Cast Shadows features remnants relating to the fleeting event that is an iron pour.
The process of casting iron is a transitory event that leaves residue in different ways. The end products of an iron pour are not exclusively cast iron, but may exist in video, photo, t-shirts, storytelling, blogs, and other media and memorials. Artists who utilize cast iron produce “permanent” products in iron not only as work unto itself, but also as document to the event. The iron casting process is connected to a long history of metal art, industry, and human history. Cast iron artworks are in a sense living in the shadows cast by this rich past. At the same time, contemporary artists are casting their own shadows onto those around them and into to the future.

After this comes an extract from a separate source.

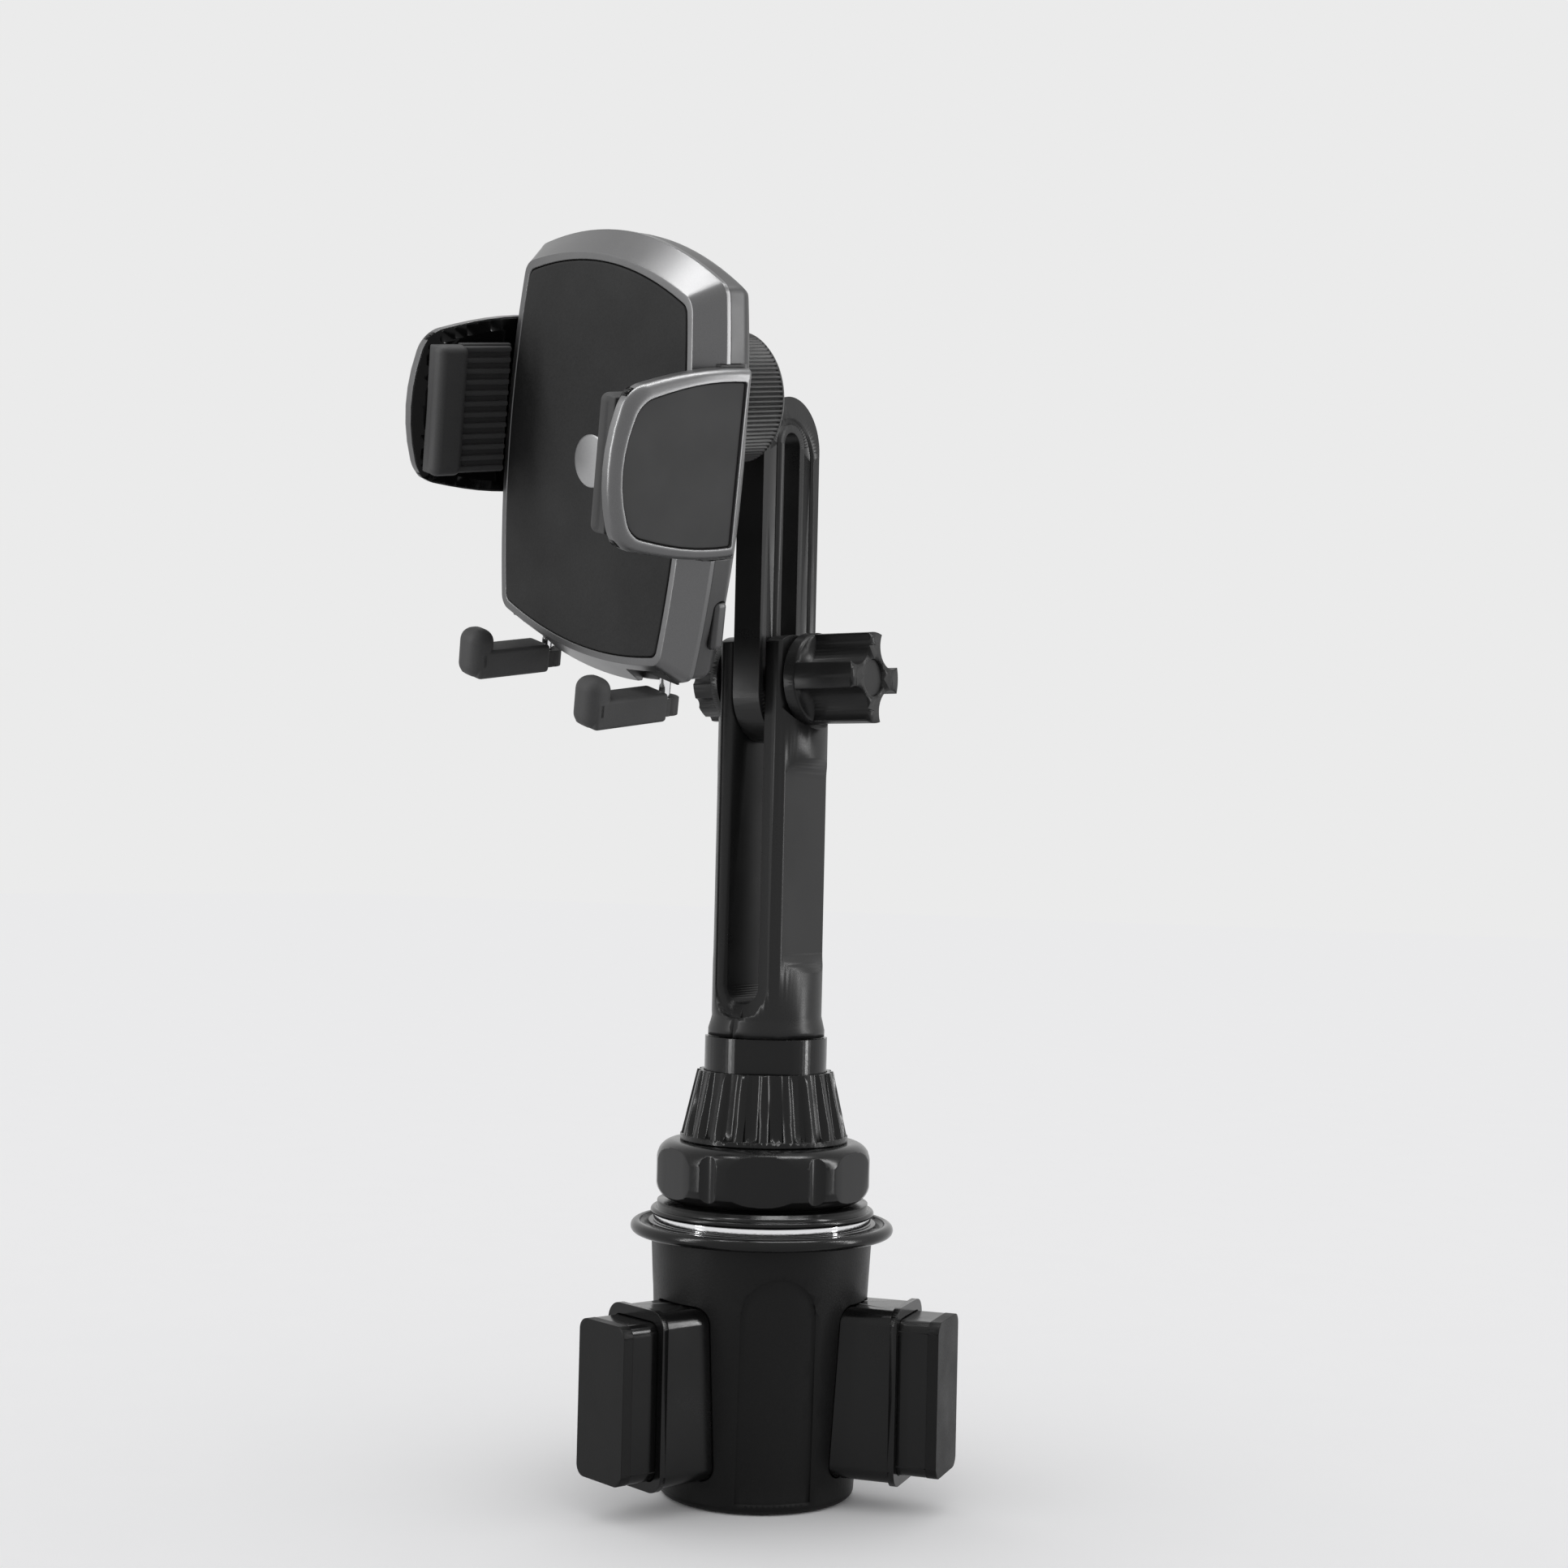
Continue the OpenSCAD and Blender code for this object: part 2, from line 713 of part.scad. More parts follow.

A community retains the ethos of casting metal. Having an iron pour is a very active process. A considerable amount of planning and preparations is required for such an event. Materials need to be collected, a furnace may need to be built, repaired and set up, molds need to be made, iron and coke cracked and sorted, people informed as well as taught. During the event, all individuals must be very aware of their surroundings and pay attention to the materials, the machinery, and the physical and mental conditions of all.

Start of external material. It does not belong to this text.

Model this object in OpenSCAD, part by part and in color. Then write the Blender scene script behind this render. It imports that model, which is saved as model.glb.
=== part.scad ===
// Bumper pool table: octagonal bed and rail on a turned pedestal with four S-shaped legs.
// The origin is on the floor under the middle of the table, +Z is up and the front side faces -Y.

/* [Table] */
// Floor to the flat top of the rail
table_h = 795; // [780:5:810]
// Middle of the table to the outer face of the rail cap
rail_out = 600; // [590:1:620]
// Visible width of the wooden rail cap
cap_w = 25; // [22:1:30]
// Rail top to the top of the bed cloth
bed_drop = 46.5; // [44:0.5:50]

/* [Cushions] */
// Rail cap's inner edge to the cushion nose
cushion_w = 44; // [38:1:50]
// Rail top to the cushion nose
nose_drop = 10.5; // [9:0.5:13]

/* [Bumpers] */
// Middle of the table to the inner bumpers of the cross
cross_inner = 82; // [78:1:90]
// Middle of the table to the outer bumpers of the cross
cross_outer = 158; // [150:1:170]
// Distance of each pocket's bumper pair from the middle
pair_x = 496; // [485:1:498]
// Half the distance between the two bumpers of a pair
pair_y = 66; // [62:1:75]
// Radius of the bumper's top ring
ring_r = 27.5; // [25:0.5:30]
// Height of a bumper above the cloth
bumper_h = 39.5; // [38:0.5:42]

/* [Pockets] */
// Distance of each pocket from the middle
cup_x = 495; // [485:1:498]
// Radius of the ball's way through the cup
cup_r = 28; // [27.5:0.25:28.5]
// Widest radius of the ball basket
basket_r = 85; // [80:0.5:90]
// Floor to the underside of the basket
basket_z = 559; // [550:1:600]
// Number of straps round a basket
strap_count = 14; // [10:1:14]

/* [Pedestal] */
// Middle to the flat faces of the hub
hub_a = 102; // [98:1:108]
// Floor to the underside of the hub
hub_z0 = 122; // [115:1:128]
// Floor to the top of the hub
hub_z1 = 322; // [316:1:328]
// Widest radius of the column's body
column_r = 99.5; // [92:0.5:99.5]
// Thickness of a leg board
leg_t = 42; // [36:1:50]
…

The featured work "alive with you" by Juliana Pivato was selected for the t-shirt of this show and the accompanying iron pour. The statement of the title suggests the state of awareness that is necessary for a successful casting event. Respect is necessary to be safe and to enjoy the community of this art form. The theme of the show Cast Shadows relates to the legacy of information. Every time iron is cast, the processes and spirit of those from whom we have inherited it (whether in industry, agriculture, metallurgy, armament, craft or art) are called into being. We are alive with them.
This art exhibition contains works selected by Chicago-based artist/curator Gabriel Akagawa and ECU graduate student/co-curator Andrew Denton from the East Carolina University community of art students and alumni as well as other selected artists from outside that community. There is a digital relationship between the curators from Illinois and North Carolina. There is a line like a cast shadow from a sundial that goes back and forth between Denton and Akagawa, two gnomon.